One way Data Science for Social Good addresses this Tower of Babel effect is to form teams that complement each fellow’s experience across these methods and tools. But another way to get everyone on the same, er, screen is to conduct an intensive, two-day bootcamp in the first week, flying at 30,000 feet through some of the most important tools fellows and mentors will use in their summer projects.

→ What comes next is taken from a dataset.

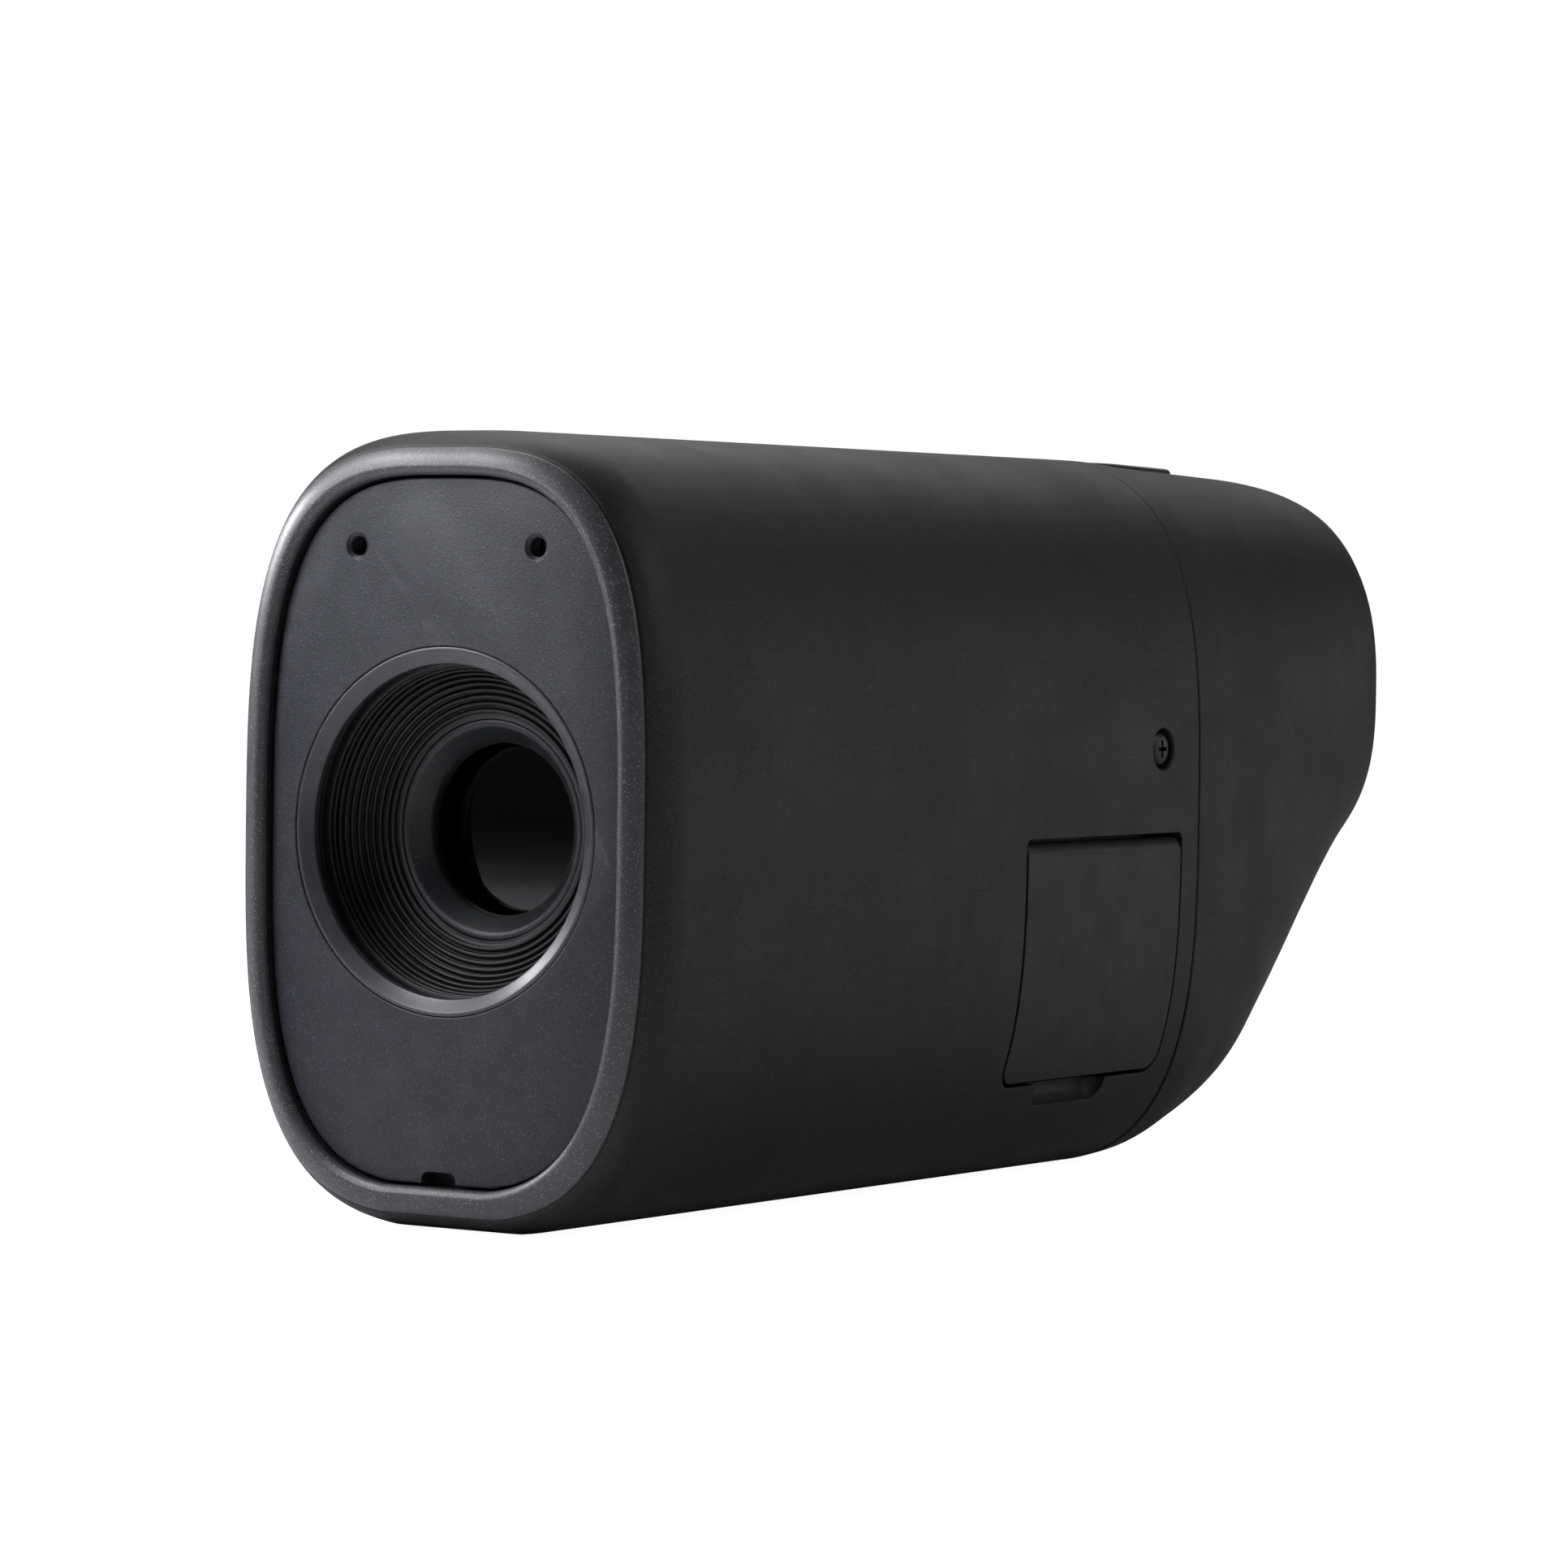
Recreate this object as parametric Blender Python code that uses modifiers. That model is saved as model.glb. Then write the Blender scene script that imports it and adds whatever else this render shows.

A survey given before the start of the bootcamp illustrated the diversity of fellows’ experience with different tools and methods. Fellows were asked to rate themselves from 0 (no experience) to 5 (highly proficient) on different skills, tools, and methods. Note: only 30 of 48 fellows responded to this impromptu survey. You can view similar data from last year’s fellowship in this blog post.

Skills

Tools

Methods

It would be impossible to move everyone into the 5s on the above graphs in two days, or even twelve weeks. So DSSG mentors leading the bootcamp sessions at least concentrated on moving the 0s and 1s to the right. In his Python session, Matt Gee (pictured at top) showed students how to use iPython notebooks and the numpy, scipy, and pandas packages for data analysis. Joe Walsh explained the different situations where R is better than Python (and vice versa), and demonstrated the visualization package ggplot2. DSSG director Rayid Ghani tackled relational databases and the SQL languages, showed students how to obtain additional, cloud-based computing power from Amazon Web Services, and introduced the group to the visualization software Tableau.

On the afternoon of the second day, the fellows were exposed to a different language entirely — the language of how data is used inside non-profit organizations. Representatives from After School Matters, Chicago Public Radio, Elevate Energy, and YMCA of Metropolitan Chicago explained how their organizations collect and use data, from evaluating the success of programs to finding new payment options for fundraising to finding opportunities for energy-efficient retrofitting in apartment buildings.

The fellows peppered the visitors with questions: what is the most interesting data you’ve collected? What problems do you want to solve? What are the challenges you face from inside your organization? Most answered the last question with a plea for more data scientists, skilled in the technical tools and methods described above, to enter the non-profit workforce and help extract the most meaning from their data.

“There are lots of non-profits who want people like you, so keep that in mind,” said Jill Young of After-School Matters.